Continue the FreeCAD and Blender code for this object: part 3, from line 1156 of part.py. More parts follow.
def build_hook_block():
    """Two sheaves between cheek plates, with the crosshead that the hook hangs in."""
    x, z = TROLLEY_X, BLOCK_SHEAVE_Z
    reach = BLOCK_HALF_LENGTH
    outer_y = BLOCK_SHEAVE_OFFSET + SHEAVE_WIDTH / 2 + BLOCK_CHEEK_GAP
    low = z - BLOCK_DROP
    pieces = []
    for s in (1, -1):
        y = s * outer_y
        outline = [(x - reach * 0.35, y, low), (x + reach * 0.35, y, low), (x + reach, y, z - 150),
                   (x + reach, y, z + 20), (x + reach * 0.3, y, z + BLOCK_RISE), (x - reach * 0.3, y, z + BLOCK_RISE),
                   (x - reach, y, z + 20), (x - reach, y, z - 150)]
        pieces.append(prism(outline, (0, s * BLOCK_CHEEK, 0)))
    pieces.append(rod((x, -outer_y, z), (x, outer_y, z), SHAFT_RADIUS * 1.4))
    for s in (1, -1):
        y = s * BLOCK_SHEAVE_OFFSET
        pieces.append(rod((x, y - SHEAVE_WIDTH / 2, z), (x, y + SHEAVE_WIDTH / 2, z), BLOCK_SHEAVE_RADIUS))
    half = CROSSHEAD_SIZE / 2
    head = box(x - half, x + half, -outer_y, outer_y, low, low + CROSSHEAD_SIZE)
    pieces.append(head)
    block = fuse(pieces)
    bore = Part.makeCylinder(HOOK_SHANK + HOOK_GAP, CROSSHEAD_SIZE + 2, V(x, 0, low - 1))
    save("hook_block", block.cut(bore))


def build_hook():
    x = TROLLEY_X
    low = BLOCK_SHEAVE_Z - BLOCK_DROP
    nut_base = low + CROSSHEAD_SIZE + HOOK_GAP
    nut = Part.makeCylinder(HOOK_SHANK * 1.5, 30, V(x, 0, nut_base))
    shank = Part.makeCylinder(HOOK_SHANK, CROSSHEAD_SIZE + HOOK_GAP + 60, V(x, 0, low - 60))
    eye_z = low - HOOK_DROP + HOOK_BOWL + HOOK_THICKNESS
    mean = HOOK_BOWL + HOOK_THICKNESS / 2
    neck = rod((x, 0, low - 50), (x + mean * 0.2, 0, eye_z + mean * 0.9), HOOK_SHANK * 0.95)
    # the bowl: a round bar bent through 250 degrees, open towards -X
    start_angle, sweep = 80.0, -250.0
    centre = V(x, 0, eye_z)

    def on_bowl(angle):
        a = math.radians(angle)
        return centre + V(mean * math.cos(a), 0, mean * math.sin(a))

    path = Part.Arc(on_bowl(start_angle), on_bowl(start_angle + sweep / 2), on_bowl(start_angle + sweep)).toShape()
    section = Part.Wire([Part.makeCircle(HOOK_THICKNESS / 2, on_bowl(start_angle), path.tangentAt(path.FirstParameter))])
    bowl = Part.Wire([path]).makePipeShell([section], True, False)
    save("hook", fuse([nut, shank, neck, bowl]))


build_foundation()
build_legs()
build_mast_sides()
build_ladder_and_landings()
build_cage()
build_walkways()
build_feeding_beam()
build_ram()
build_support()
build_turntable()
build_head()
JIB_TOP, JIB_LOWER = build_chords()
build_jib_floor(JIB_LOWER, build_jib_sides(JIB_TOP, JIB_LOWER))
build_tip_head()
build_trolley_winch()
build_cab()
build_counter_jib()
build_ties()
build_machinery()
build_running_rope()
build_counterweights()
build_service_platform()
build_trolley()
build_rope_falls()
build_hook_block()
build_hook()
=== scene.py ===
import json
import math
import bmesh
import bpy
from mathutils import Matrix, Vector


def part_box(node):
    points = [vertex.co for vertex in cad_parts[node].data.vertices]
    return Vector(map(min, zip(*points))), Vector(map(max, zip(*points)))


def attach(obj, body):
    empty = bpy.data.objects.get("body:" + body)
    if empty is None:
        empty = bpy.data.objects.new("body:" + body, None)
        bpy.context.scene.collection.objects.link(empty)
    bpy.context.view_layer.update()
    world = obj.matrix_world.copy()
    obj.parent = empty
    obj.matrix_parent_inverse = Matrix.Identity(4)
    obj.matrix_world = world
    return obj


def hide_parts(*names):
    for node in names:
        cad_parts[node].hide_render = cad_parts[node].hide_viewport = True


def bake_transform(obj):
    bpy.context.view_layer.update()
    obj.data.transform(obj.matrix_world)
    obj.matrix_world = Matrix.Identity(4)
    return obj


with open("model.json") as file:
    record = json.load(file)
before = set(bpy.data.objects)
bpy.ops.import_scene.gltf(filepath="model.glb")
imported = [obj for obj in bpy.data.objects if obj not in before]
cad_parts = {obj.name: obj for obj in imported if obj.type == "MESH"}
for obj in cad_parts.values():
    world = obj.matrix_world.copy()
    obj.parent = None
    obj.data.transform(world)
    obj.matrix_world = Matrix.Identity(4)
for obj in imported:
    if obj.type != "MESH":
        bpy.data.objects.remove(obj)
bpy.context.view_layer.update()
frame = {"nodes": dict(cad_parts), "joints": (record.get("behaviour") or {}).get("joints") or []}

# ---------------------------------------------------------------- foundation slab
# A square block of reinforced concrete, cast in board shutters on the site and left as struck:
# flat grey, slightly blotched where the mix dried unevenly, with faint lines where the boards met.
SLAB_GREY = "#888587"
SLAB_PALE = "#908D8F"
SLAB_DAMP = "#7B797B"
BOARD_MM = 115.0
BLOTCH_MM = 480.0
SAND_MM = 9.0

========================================

- [Goal]: Restate the data above exactly, keeping each word as it stands.

- [Correct result]:
Continue the FreeCAD and Blender code for this object: part 3, from line 1156 of part.py. More parts follow.
def build_hook_block():
    """Two sheaves between cheek plates, with the crosshead that the hook hangs in."""
    x, z = TROLLEY_X, BLOCK_SHEAVE_Z
    reach = BLOCK_HALF_LENGTH
    outer_y = BLOCK_SHEAVE_OFFSET + SHEAVE_WIDTH / 2 + BLOCK_CHEEK_GAP
    low = z - BLOCK_DROP
    pieces = []
    for s in (1, -1):
        y = s * outer_y
        outline = [(x - reach * 0.35, y, low), (x + reach * 0.35, y, low), (x + reach, y, z - 150),
                   (x + reach, y, z + 20), (x + reach * 0.3, y, z + BLOCK_RISE), (x - reach * 0.3, y, z + BLOCK_RISE),
                   (x - reach, y, z + 20), (x - reach, y, z - 150)]
        pieces.append(prism(outline, (0, s * BLOCK_CHEEK, 0)))
    pieces.append(rod((x, -outer_y, z), (x, outer_y, z), SHAFT_RADIUS * 1.4))
    for s in (1, -1):
        y = s * BLOCK_SHEAVE_OFFSET
        pieces.append(rod((x, y - SHEAVE_WIDTH / 2, z), (x, y + SHEAVE_WIDTH / 2, z), BLOCK_SHEAVE_RADIUS))
    half = CROSSHEAD_SIZE / 2
    head = box(x - half, x + half, -outer_y, outer_y, low, low + CROSSHEAD_SIZE)
    pieces.append(head)
    block = fuse(pieces)
    bore = Part.makeCylinder(HOOK_SHANK + HOOK_GAP, CROSSHEAD_SIZE + 2, V(x, 0, low - 1))
    save("hook_block", block.cut(bore))


def build_hook():
    x = TROLLEY_X
    low = BLOCK_SHEAVE_Z - BLOCK_DROP
    nut_base = low + CROSSHEAD_SIZE + HOOK_GAP
    nut = Part.makeCylinder(HOOK_SHANK * 1.5, 30, V(x, 0, nut_base))
    shank = Part.makeCylinder(HOOK_SHANK, CROSSHEAD_SIZE + HOOK_GAP + 60, V(x, 0, low - 60))
    eye_z = low - HOOK_DROP + HOOK_BOWL + HOOK_THICKNESS
    mean = HOOK_BOWL + HOOK_THICKNESS / 2
    neck = rod((x, 0, low - 50), (x + mean * 0.2, 0, eye_z + mean * 0.9), HOOK_SHANK * 0.95)
    # the bowl: a round bar bent through 250 degrees, open towards -X
    start_angle, sweep = 80.0, -250.0
    centre = V(x, 0, eye_z)

    def on_bowl(angle):
        a = math.radians(angle)
        return centre + V(mean * math.cos(a), 0, mean * math.sin(a))

    path = Part.Arc(on_bowl(start_angle), on_bowl(start_angle + sweep / 2), on_bowl(start_angle + sweep)).toShape()
    section = Part.Wire([Part.makeCircle(HOOK_THICKNESS / 2, on_bowl(start_angle), path.tangentAt(path.FirstParameter))])
    bowl = Part.Wire([path]).makePipeShell([section], True, False)
    save("hook", fuse([nut, shank, neck, bowl]))


build_foundation()
build_legs()
build_mast_sides()
build_ladder_and_landings()
build_cage()
build_walkways()
build_feeding_beam()
build_ram()
build_support()
build_turntable()
build_head()
JIB_TOP, JIB_LOWER = build_chords()
build_jib_floor(JIB_LOWER, build_jib_sides(JIB_TOP, JIB_LOWER))
build_tip_head()
build_trolley_winch()
build_cab()
build_counter_jib()
build_ties()
build_machinery()
build_running_rope()
build_counterweights()
build_service_platform()
build_trolley()
build_rope_falls()
build_hook_block()
build_hook()
=== scene.py ===
import json
import math
import bmesh
import bpy
from mathutils import Matrix, Vector


def part_box(node):
    points = [vertex.co for vertex in cad_parts[node].data.vertices]
    return Vector(map(min, zip(*points))), Vector(map(max, zip(*points)))


def attach(obj, body):
    empty = bpy.data.objects.get("body:" + body)
    if empty is None:
        empty = bpy.data.objects.new("body:" + body, None)
        bpy.context.scene.collection.objects.link(empty)
    bpy.context.view_layer.update()
    world = obj.matrix_world.copy()
    obj.parent = empty
    obj.matrix_parent_inverse = Matrix.Identity(4)
    obj.matrix_world = world
    return obj


def hide_parts(*names):
    for node in names:
        cad_parts[node].hide_render = cad_parts[node].hide_viewport = True


def bake_transform(obj):
    bpy.context.view_layer.update()
    obj.data.transform(obj.matrix_world)
    obj.matrix_world = Matrix.Identity(4)
    return obj


with open("model.json") as file:
    record = json.load(file)
before = set(bpy.data.objects)
bpy.ops.import_scene.gltf(filepath="model.glb")
imported = [obj for obj in bpy.data.objects if obj not in before]
cad_parts = {obj.name: obj for obj in imported if obj.type == "MESH"}
for obj in cad_parts.values():
    world = obj.matrix_world.copy()
    obj.parent = None
    obj.data.transform(world)
    obj.matrix_world = Matrix.Identity(4)
for obj in imported:
    if obj.type != "MESH":
        bpy.data.objects.remove(obj)
bpy.context.view_layer.update()
frame = {"nodes": dict(cad_parts), "joints": (record.get("behaviour") or {}).get("joints") or []}

# ---------------------------------------------------------------- foundation slab
# A square block of reinforced concrete, cast in board shutters on the site and left as struck:
# flat grey, slightly blotched where the mix dried unevenly, with faint lines where the boards met.
SLAB_GREY = "#888587"
SLAB_PALE = "#908D8F"
SLAB_DAMP = "#7B797B"
BOARD_MM = 115.0
BLOTCH_MM = 480.0
SAND_MM = 9.0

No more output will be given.